Phase 6 ships a unified `amn convert` dispatch covering every
v0.6.0-available format pair through a single CLI subcommand, the
format-symmetric inverse of `parse_gguf` (`write_gguf`, scalar dtypes
today; quantised dtypes reserved for Phase 7.5 through the same
scaffold), and the end-to-end BF16 -> BnB-NF4 safetensors path with
the four-tensor companion layout (`weight`, `weight.absmax`,
`weight.quant_map`, `weight.quant_state.bitsandbytes__nf4`).
New library helpers:
* `write_gguf` / `write_gguf_to_writer` / `GgufWriteTensor`
* `npz_to_safetensors` / `npz_to_safetensors_bytes`
* `write_bnb_nf4_safetensors` / `write_bnb_nf4_safetensors_bytes`
* `BnbWriteInput` / `BnbNf4WriteStats` / `is_eligible_for_nf4` / `classify_inputs`
* `NF4_BLOCK_SIZE`
New CLI surface:
* `amn convert <input> --to {safetensors|gguf|bnb-nf4}`
13 byte-exact integration tests in `tests/cross_validation_convert.rs`
cover every v0.6.0 conversion pair both directions where reversible,
plus a size-matched perf comparison (`t14`, `#[ignore]`d, opt-in via
`--ignored`) against six checked-in Python sidecars
(numpy / safetensors-py / torch.load + safetensors.torch / gguf-py /
bitsandbytes-CPU, plus two PyTorch-CPU equivalents for the non-PyTorch
paths).
Measured CPU performance vs Python at 4096x4096, release,
target-cpu=native:
npz -> safetensors 11.2 ms vs 75.7 ms numpy (6.75x) / 92.5 ms torch (8.24x)

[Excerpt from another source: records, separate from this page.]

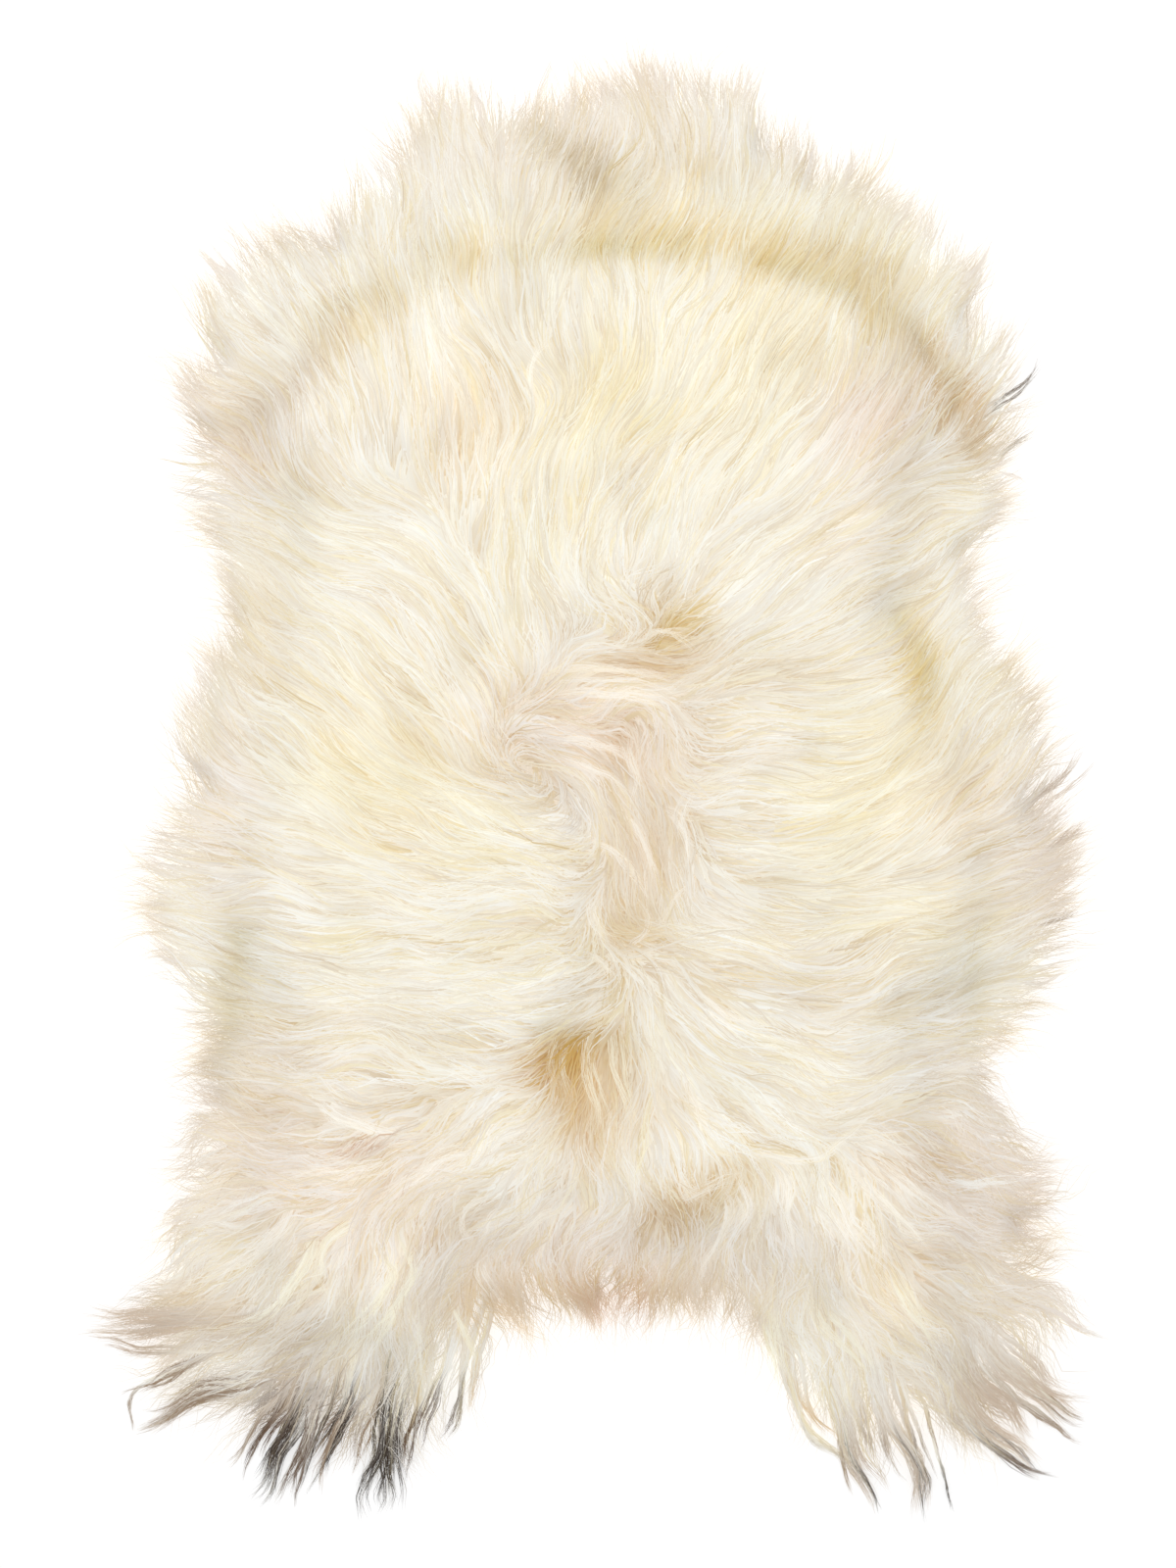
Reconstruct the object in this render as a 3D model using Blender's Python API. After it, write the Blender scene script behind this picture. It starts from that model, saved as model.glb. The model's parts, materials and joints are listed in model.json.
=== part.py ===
"""A long-haired sheepskin rug: one whole tanned pelt, laid flat with its wool up.

Metres, +Z up. The neck points along +Y and the two hind legs along -Y. The origin is on the
floor, under the middle of the rug. The pelt is one solid: a lumpy slab of lying wool on its
flat skin, with pointed locks that run out from the rim and rest on the floor.
"""

import math
import random

import bmesh
import bpy
from mathutils import Vector, noise
from mathutils.geometry import delaunay_2d_cdt

MM = 0.001

# Heights of the wool over the floor
RIM_HEIGHT = 13 * MM  # where the body of the fleece ends and its locks begin
EDGE_RISE = 32 * MM  # from the rim up to the wool that stands on the skin
EDGE_WIDTH = 80 * MM  # how far in from the rim that rise ends
CROWN_RISE = 8 * MM  # what the middle of each side adds to that
CROWN_WIDTH = 230 * MM
PARTING_DEPTH = 12 * MM  # of the parting down the back
PARTING_WIDTH = 40 * MM
TUFT_RISE = 4.5 * MM  # the uneven wool between the named lumps
TUFT_SIZE = 62 * MM
RIM_TUFTS = 0.35  # share of that rise left at the rim

# How finely the pelt is divided
NET_SIZE = 25 * MM  # triangles of the top
NET_MARGIN = 0.6 * NET_SIZE  # from the rim to the first of them
SAME_POINT = 0.01 * MM
RIM_STEPS = 208  # around the rim, one lock at most on each
CURVE_STEPS = 12  # between two rows of REACH, while the rim is measured

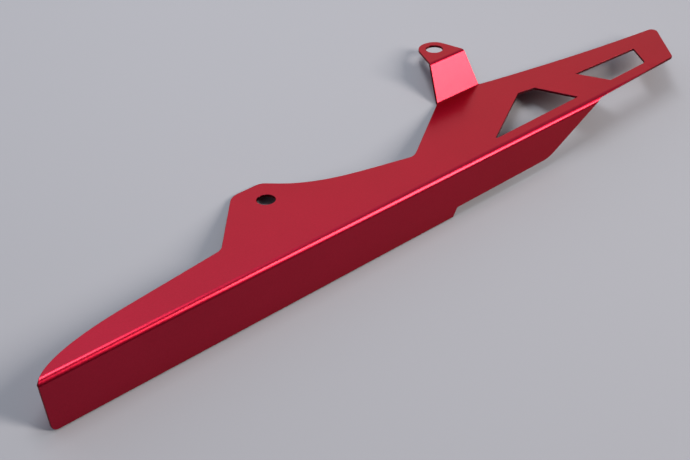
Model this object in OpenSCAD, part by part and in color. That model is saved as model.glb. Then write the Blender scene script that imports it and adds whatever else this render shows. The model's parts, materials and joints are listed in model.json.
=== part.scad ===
// Motorcycle chain guard: one folded aluminium sheet.
// A long plate with a bolt lobe, two windows and a raised bolt tab is folded over a right angle
// into a flange that stands beside the chain. It lies at rest on the flange's foot and the lobe.
// The blank is drawn in the plate's own axes: X along the long fold from the nose to the tail,
// Y across the plate from the flange's outer face, Z up from the plate's outer face.
// What lies at the front is placed from the nose tip or the front bolt hole, and what lies at
// the rear from the rear bolt hole, so the guard can be fitted to another bolt spacing.

/* [Sheet] */
// Thickness of the sheet
sheet_t = 1.5; // [1:0.1:2.5]
// Inner radius of the long fold between plate and flange
fold_r = 1.9; // [1:0.1:3]
// Inner radius of the two folds of the raised tab
tab_fold_r = 1; // [0.6:0.1:2]

/* [Bolt holes] */
// Front bolt hole, distance from the nose tip along the fold
front_hole_x = 161.4; // [150:0.1:175]
// Front bolt hole, distance from the flange's outer face
front_hole_y = 47.6; // [44:0.1:56]
// Spacing of the two bolt holes along the fold
hole_spacing = 154.3; // [145:0.1:170]
// Radius of the front bolt hole
front_hole_r = 5; // [3:0.1:6.5]
// Radius of the rear bolt hole
rear_hole_r = 5; // [3:0.1:6.5]

/* [Nose] */
// Length of the nose curve, from the tip to where the edge runs straight
nose_len = 58.4; // [50:0.1:66]
// Width of the plate where the nose curve ends
nose_w = 20; // [16:0.1:23]
// Angle at which the nose curve leaves the fold
nose_angle = 52.8; // [45:0.1:80]
// Bluntness of the nose tip, as the length of the curve's first handle
nose_blunt = 7.4; // [2:0.1:12]
// Reach of the curve's second handle back along the straight edge
nose_reach = 41.9; // [30:0.1:50]

/* [Front lobe] */
// Sheet beyond the front bolt hole's centre, up to the lobe's far edge
lobe_margin = 15; // [12:0.1:20]
// Distance in front of the front bolt hole at which the edge turns up into the lobe
shoulder_back = 44.2; // [38:0.1:48]
// Width of the plate at that turn
shoulder_w = 26.6; // [23:0.1:32]
// Radius of the edge at that turn
shoulder_r = 8; // [3:0.5:15]
// Lobe's far edge, reach from the hole's centre towards the nose
lobe_front = 11.5; // [9:0.1:14]
// Lobe's far edge, reach from the hole's centre towards the tail
lobe_rear = 7.8; // [6:0.1:12]
// Radius of the lobe's front corner
lobe_front_r = 10.5; // [6:0.5:13]
// Radius of the lobe's rear corner
lobe_rear_r = 7; // [4:0.5:10]
// Angle at which the lobe's rear edge falls away
lobe_fall = 45.7; // [35:0.1:55]

/* [Waist] */
// Narrowest place of the plate, distance in front of the rear bolt hole
waist_back = 68.9; // [60:0.1:76]
// Width of the plate at the waist
waist_w = 26.4; // [24:0.1:32]
// Angle at which the hollow curve runs into the waist
waist_angle = 15.6; // [10:0.1:22]
// Radius of the edge at the waist
waist_r = 8; // [5:0.5:16]
// Straight lead of the edge before the hollow curve starts
hollow_lead = 8.6; // [6:0.1:12]
// Straight lead of the edge after the hollow curve ends
waist_lead = 6; // [4:0.1:10]
// Pull of the hollow curve's handle at the lobe, as a share of the distance between its ends
hollow_pull = 0.33; // [0.2:0.01:0.5]
// Pull of the hollow curve's handle at the waist, as a share of the same distance
waist_pull = 0.395; // [0.2:0.005:0.5]

/* [Raised tab] */
// Radius of the tab's round end about the rear bolt hole
tab_end_r = 9.3; // [8.5:0.1:11]
// Width of the plate at the tab's lower fold
tab_root_y = 60.7; // [56:0.1:66]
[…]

pth -> safetensors 5.7 ms vs 29.6 ms torch (5.18x)
safetensors-BF16 -> GGUF 13.6 ms vs 15.1 ms gguf-py (1.11x) / 29.6 ms torch+ggufpy (2.17x)
safetensors-BF16 -> BnB-NF4 141 ms vs 377 ms bnb-CPU (2.67x)
Quantised GGUF emit (`gguf-q4km`, etc.) lands at v0.7.5 / Phase 7.5
via the same dispatch.